Go Big or Go No Frills
Consider investing in an annual membership to a wholesale market like Costco, especially if you’ve got a family. Or shop at a no frills, plain packaged kind of store like Aldi’s, they keep prices low in part by forgoing all the fancy frilly packaging, store design, and display cases. But, get your quantities right on your store list. The savings you make by bulk buying will disappear if you don’t eat what you buy before it goes bad. Plan ahead and figure out what can be stored in the fridge, what has good shelf life, and what you can freeze for later. If you’re freezing food, write the date on the package or container so you don’t have to guess whether you should keep it or toss it when you defrost.
Ready Set, Cook
You had a bulk mindset when you bought this stuff, and to really unlock your savings, you should adopt a bulk mindset when cooking. Set aside a few hours on a Sunday (or whatever day is most convenient) putting together three or four dishes that can be frozen in batches to give you the benefits of variety and economy.
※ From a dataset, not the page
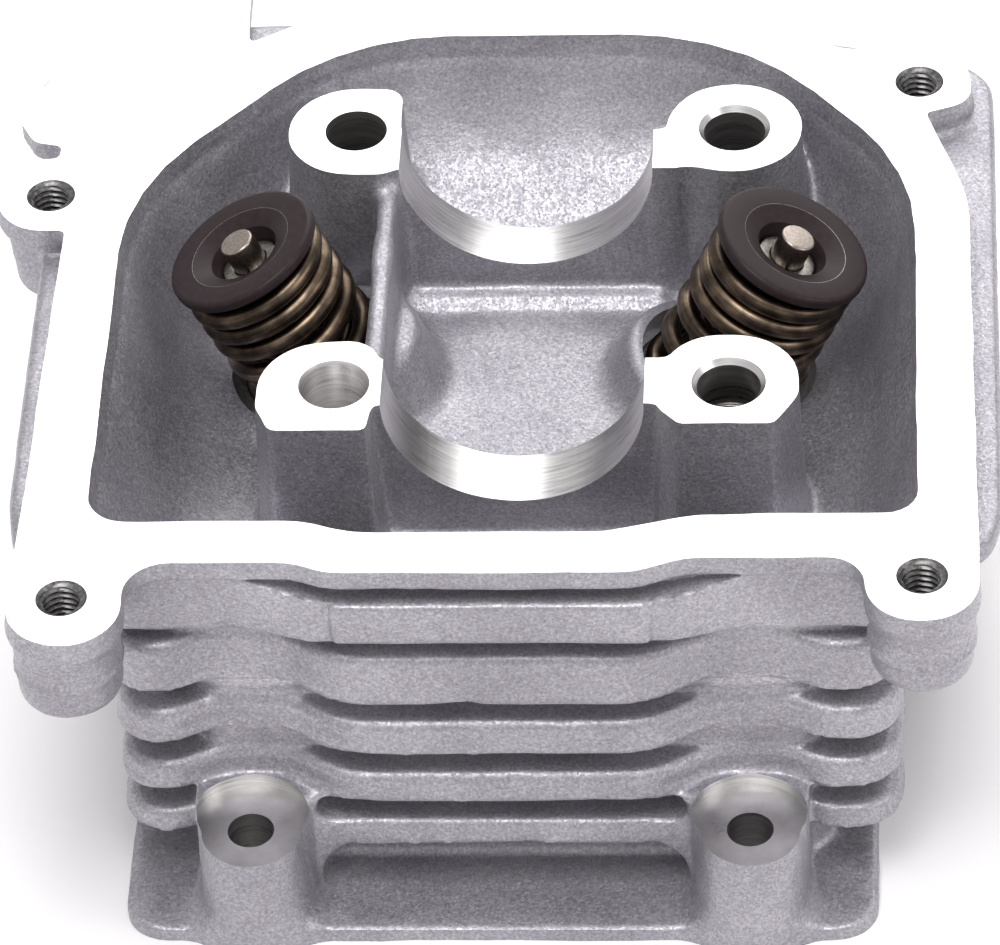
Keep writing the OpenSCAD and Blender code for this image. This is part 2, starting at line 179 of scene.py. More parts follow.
def turned(name, path, axis, segments=96, closed=True, arc=None, pathSlots=None, sharpDegrees=32):
    # a point is start + s * axis + r * (cos t * across + sin t * other across), for path point (r, s) and angle t
    start, u, v, w = axis
    whole = arc is None
    angles = np.linspace(0, 2 * np.pi, segments, endpoint=False)
    if not whole:
        angles = np.radians(np.linspace(arc[0], arc[1], segments))
    r, s = path[:, 0][None, :, None], path[:, 1][None, :, None]
    ring = np.cos(angles)[:, None, None] * u + np.sin(angles)[:, None, None] * v
    points = (start + s * w + r * ring).reshape(-1, 3)
    count = len(path)
    quads = gridQuads(segments, count, whole, closed)
    caps = []
    if not whole:
        caps = [np.arange(count), (segments - 1) * count + np.arange(count)[::-1]]
    elif not closed:
        caps = [np.arange(segments)[::-1] * count, np.arange(segments) * count + count - 1]
    slots = None if pathSlots is None else np.tile(np.asarray(pathSlots), segments if whole else segments - 1)
    return meshFrom(name, points, quads, caps, slots, sharpDegrees=sharpDegrees)


def colour(hexadecimal):
    # sRGB hex to linear: c / 12.92 below 0.04045, ((c + 0.055) / 1.055) ** 2.4 above
    c = np.array([int(hexadecimal[i:i + 2], 16) for i in (1, 3, 5)]) / 255
    linear = np.where(c <= 0.04045, c / 12.92, ((c + 0.055) / 1.055) ** 2.4)
    return (*linear.tolist(), 1.0)


def addNode(tree, kind, sockets=None, links=None, stops=None, **settings):
    # stops are a colour ramp's (position, colour) pairs
    made = tree.nodes.new(kind)
    for key, value in settings.items():
        setattr(made, key, value)
    for key, value in (sockets or {}).items():
        made.inputs[key].default_value = value
    for key, source in (links or {}).items():
        tree.links.new(source, made.inputs[key])
    if stops:
        bar = made.color_ramp.elements
        bar[0].position, bar[0].color = stops[0]
        bar[1].position, bar[1].color = stops[-1]
        for place, shade in stops[1:-1]:
            bar.new(place).color = shade
    return made


def startMaterial(name, metallic, roughness):
    material = bpy.data.materials.new(name)
    material.use_nodes = True
    tree = material.node_tree
    shader = tree.nodes["Principled BSDF"]
    shader.inputs["Metallic"].default_value = metallic
    shader.inputs["Roughness"].default_value = roughness
    place = addNode(tree, "ShaderNodeTexCoord").outputs["Object"]
    return material, tree, shader, place


castLook = {
    "dark": "#7d7a82", "middle": "#a4a1a8", "light": "#cdcbcf",
    "grainMm": 0.4,  # shot-blasted grain is near 0.2 mm, drawn coarser so that it shows
    "mottleMm": 14,
    "bumpMm": 0.075,
}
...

My husband and I meal prep 4 lunches for 2 and 3 dinners for 2 every week. And while you’re putting food into containers, make sure portion sizes are in step with your weight-loss goals. Or take the guesswork out of the equation and use Ultimate Portion Fix containers to assemble your meals, then freeze. (Don’t freeze the containers themselves!) If you are not measuring your portion sizes you could not only be consuming too much food and costing more money. By keeping foods at the correct portion size you will be trimming your waistline and also trimming costs.
Make it Public
Use your blog or Twitter/Facebook or a public forum or just email to let people know how your meal plan is going. Or get a partner and report to each other. Making it public or having a partner gives you accountability and motivation, and works like a charm. Don’t skip this step.
The Bottom Line
It may seem daunting at first to plan an entire week of healthy meals, shop, then cook it all. But if you stick with it and start meal prepping on a regular basis, you’ll figure out what works/what doesn’t work, and you’ll save yourself time and money. I know Keith and I found we actually have more time during the week to live life instead of being stuck in the kitchen. And Sunday meal prep has become an us thing we do. And because we are doing it together, it takes less time and we are both then taking charge of our nutrition and health. So get your whole family in on a fun day of meal prep and cooking. It will bring you closer, help you be accountable and if you have kids, teach them healthy nutrition.